TO DO: The first line to copy is the one with "rod_place = Pos(0, 0, ROD_HEIGHT)"; the last is the one with "record = json.load(file)". Copy each line in that range exactly, leaving out all others.

GIVEN MATERIAL:
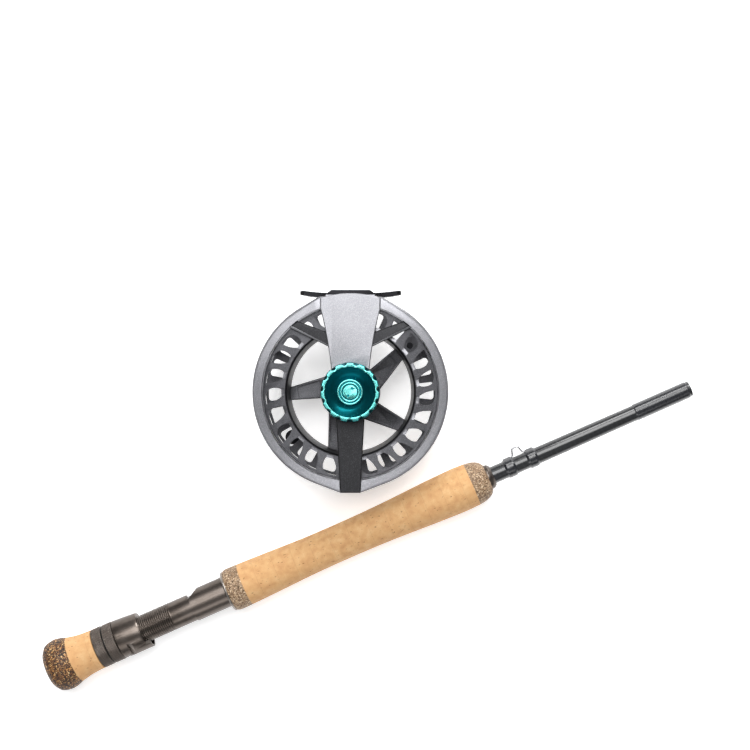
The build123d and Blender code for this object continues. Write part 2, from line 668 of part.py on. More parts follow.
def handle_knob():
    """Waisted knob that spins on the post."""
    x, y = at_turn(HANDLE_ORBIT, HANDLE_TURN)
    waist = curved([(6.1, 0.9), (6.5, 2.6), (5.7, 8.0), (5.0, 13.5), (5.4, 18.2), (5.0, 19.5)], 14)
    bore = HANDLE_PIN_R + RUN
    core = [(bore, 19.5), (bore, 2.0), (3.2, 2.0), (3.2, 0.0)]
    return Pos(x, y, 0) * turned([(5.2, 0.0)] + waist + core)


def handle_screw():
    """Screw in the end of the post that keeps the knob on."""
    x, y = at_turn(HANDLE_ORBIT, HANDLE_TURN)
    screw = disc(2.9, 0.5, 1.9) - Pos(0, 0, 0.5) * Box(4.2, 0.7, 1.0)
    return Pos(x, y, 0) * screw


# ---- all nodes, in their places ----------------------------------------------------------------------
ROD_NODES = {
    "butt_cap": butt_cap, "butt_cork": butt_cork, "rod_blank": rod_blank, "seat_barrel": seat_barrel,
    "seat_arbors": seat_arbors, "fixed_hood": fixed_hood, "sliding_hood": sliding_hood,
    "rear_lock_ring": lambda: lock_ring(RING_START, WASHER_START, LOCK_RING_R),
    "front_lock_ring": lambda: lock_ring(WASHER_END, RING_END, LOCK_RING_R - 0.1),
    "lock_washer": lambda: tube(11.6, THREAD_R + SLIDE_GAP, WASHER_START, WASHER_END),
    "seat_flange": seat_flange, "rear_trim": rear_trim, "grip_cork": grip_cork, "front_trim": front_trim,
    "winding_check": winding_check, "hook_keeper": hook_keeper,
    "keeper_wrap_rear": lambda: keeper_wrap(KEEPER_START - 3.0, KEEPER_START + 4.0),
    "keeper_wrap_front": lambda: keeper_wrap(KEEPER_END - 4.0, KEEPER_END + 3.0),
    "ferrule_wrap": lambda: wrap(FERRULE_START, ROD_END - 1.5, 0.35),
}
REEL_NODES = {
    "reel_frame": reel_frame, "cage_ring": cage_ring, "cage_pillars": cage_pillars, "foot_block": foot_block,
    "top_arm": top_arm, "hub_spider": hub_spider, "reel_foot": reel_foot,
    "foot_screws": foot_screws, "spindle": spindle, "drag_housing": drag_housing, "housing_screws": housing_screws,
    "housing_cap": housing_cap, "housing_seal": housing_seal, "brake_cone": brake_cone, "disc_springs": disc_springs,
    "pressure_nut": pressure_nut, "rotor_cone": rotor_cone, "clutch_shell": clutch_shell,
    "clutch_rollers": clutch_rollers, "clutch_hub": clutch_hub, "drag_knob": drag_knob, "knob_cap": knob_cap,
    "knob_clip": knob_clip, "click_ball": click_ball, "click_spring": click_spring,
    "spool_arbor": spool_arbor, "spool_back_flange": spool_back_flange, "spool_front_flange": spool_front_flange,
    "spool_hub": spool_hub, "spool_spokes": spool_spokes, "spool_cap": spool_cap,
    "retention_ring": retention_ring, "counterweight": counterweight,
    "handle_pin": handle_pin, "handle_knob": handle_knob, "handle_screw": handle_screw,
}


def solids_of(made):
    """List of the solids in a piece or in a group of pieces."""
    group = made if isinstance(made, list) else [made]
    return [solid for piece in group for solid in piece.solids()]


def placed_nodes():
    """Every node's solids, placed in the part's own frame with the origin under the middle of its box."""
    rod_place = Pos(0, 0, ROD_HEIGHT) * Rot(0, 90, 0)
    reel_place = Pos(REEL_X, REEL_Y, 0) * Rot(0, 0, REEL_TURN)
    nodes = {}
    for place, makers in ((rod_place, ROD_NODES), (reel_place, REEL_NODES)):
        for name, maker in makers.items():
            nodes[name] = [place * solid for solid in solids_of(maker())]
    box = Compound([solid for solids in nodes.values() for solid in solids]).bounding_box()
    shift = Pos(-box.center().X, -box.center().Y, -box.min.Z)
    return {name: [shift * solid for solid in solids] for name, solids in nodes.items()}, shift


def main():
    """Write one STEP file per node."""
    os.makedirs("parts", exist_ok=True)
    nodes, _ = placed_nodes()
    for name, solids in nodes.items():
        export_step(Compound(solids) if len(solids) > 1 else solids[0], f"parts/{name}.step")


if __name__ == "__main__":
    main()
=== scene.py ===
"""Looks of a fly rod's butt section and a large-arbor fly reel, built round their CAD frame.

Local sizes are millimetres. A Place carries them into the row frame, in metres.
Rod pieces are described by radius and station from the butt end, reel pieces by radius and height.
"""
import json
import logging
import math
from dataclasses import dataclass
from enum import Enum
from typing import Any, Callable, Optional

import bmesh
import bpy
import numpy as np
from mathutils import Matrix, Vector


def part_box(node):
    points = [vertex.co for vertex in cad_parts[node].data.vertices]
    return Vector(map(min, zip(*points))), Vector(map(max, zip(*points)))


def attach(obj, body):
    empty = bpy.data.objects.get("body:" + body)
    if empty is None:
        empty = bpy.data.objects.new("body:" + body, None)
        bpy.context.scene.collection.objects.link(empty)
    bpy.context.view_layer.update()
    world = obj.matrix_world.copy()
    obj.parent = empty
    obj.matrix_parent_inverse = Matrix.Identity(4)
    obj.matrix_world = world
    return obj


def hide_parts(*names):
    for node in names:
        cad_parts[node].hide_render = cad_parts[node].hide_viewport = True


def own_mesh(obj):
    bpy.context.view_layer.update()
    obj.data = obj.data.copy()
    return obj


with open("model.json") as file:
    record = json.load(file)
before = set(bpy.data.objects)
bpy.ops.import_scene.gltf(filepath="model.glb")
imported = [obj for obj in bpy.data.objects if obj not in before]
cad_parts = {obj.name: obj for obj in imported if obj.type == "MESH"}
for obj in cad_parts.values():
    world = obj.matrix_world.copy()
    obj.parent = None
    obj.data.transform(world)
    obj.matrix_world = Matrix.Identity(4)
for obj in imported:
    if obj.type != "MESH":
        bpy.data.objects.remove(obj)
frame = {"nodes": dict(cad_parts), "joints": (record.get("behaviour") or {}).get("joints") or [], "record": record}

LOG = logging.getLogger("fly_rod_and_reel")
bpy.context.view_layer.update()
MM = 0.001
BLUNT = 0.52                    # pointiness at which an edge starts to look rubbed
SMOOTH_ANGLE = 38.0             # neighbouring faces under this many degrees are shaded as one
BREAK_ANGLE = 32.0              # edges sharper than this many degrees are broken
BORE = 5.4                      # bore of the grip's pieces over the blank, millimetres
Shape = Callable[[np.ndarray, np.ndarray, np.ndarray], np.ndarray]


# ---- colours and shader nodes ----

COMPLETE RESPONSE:
    rod_place = Pos(0, 0, ROD_HEIGHT) * Rot(0, 90, 0)
    reel_place = Pos(REEL_X, REEL_Y, 0) * Rot(0, 0, REEL_TURN)
    nodes = {}
    for place, makers in ((rod_place, ROD_NODES), (reel_place, REEL_NODES)):
        for name, maker in makers.items():
            nodes[name] = [place * solid for solid in solids_of(maker())]
    box = Compound([solid for solids in nodes.values() for solid in solids]).bounding_box()
    shift = Pos(-box.center().X, -box.center().Y, -box.min.Z)
    return {name: [shift * solid for solid in solids] for name, solids in nodes.items()}, shift


def main():
    """Write one STEP file per node."""
    os.makedirs("parts", exist_ok=True)
    nodes, _ = placed_nodes()
    for name, solids in nodes.items():
        export_step(Compound(solids) if len(solids) > 1 else solids[0], f"parts/{name}.step")


if __name__ == "__main__":
    main()
=== scene.py ===
"""Looks of a fly rod's butt section and a large-arbor fly reel, built round their CAD frame.

Local sizes are millimetres. A Place carries them into the row frame, in metres.
Rod pieces are described by radius and station from the butt end, reel pieces by radius and height.
"""
import json
import logging
import math
from dataclasses import dataclass
from enum import Enum
from typing import Any, Callable, Optional

import bmesh
import bpy
import numpy as np
from mathutils import Matrix, Vector


def part_box(node):
    points = [vertex.co for vertex in cad_parts[node].data.vertices]
    return Vector(map(min, zip(*points))), Vector(map(max, zip(*points)))


def attach(obj, body):
    empty = bpy.data.objects.get("body:" + body)
    if empty is None:
        empty = bpy.data.objects.new("body:" + body, None)
        bpy.context.scene.collection.objects.link(empty)
    bpy.context.view_layer.update()
    world = obj.matrix_world.copy()
    obj.parent = empty
    obj.matrix_parent_inverse = Matrix.Identity(4)
    obj.matrix_world = world
    return obj


def hide_parts(*names):
    for node in names:
        cad_parts[node].hide_render = cad_parts[node].hide_viewport = True


def own_mesh(obj):
    bpy.context.view_layer.update()
    obj.data = obj.data.copy()
    return obj


with open("model.json") as file:
    record = json.load(file)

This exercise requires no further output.